Fig.2. 1 - the surface zonal error before ion beam milling, 2 - the surface zonal error after ion beam milling, 3 - expected surface zonal error calculated by TRION1 software.

The next kind of the ion milling we widely used was the equidistant milling. This process was intended for forming the given micro relief on arbitrary shaped optical surface. The relief depths were from tens nanometers to a few microns, the surface quality has been preserved. The optical components with micro relief were used as contact optical devices, for fabrication of optical devices which acting being based on using air gaps between two media (beamsplitters, Fabry-Perot interferometers) as well as to fabricate scales, grids, etc.

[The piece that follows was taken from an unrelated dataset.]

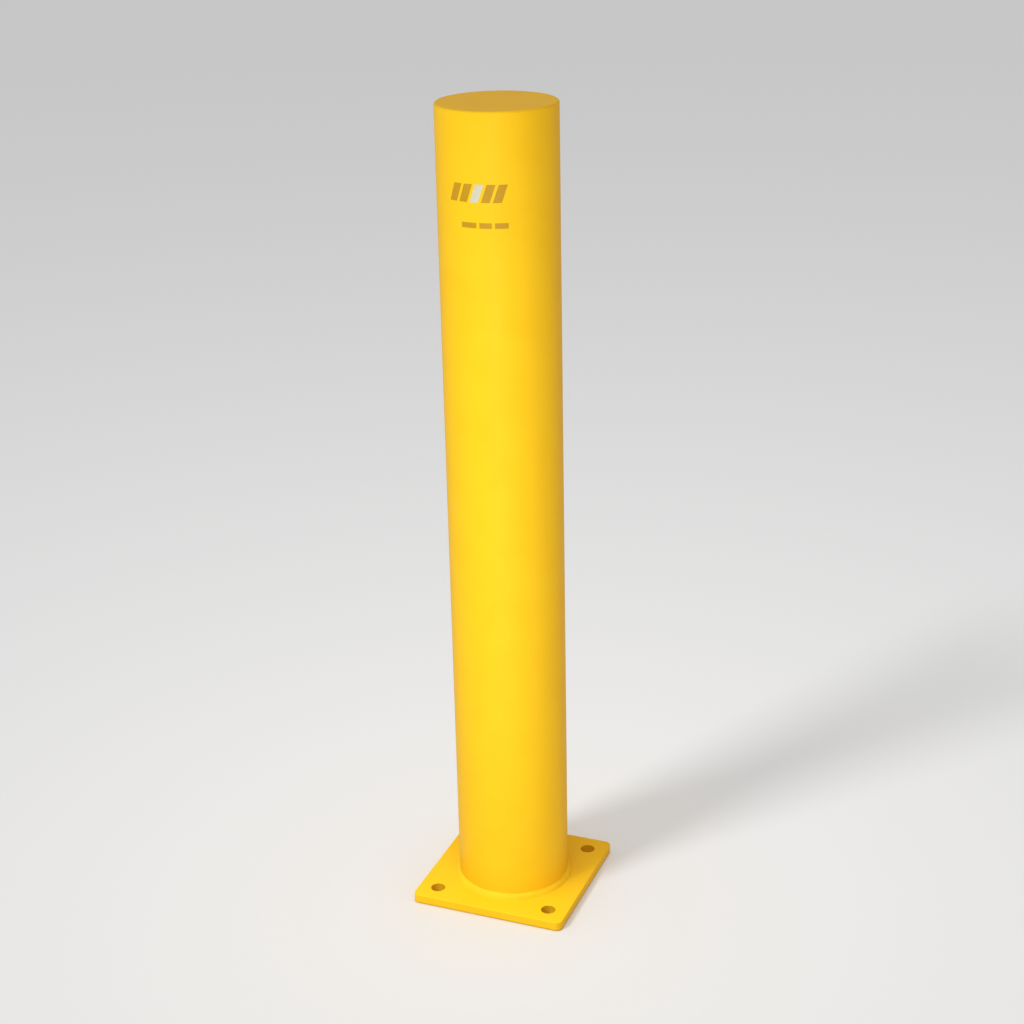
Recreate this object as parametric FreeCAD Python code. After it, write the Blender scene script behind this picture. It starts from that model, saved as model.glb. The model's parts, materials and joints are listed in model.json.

The advantages of relief contact optical devices are the following:

• A few times decreasing of labor expences for blocking and deblocking of optical parts, especially with big dimensions;
• Quality of optical contact and optical devices improving. On the base of this method we produced assembled optical devices (3-mirror retro-reflectors with aperture about 100 mm, for example) with the angular accuracy less than 1 arc sec;
• Reliability and stability of optical devices improving because of absence of additional deposited layers between two optical media and physically tight joint of the unit elements.

Basing on obtained results we have developed a few other methods and designs of ion beam milling equipment protected by USSR patents. We planned to continue this work in the following main directions:

• Software improving;
• R&D in the area of ion beams interaction with optical materials (sputtering yields, surface quality, etc.);
• Developing and design of fully automatic ion beam milling system;
• Local errors retouching;
• Ion beam aspherisation of optical elements;
• Ion beam milling of metal mirrors and infrared optical materials;
• Ion beam milling mathematical model and technologies optimization;
• Solving the problem of possible detail overheating due to a long time ion milling.

But to my great regret this work has been stopped due to the known events in the former Soviet Union and following industry stagnation.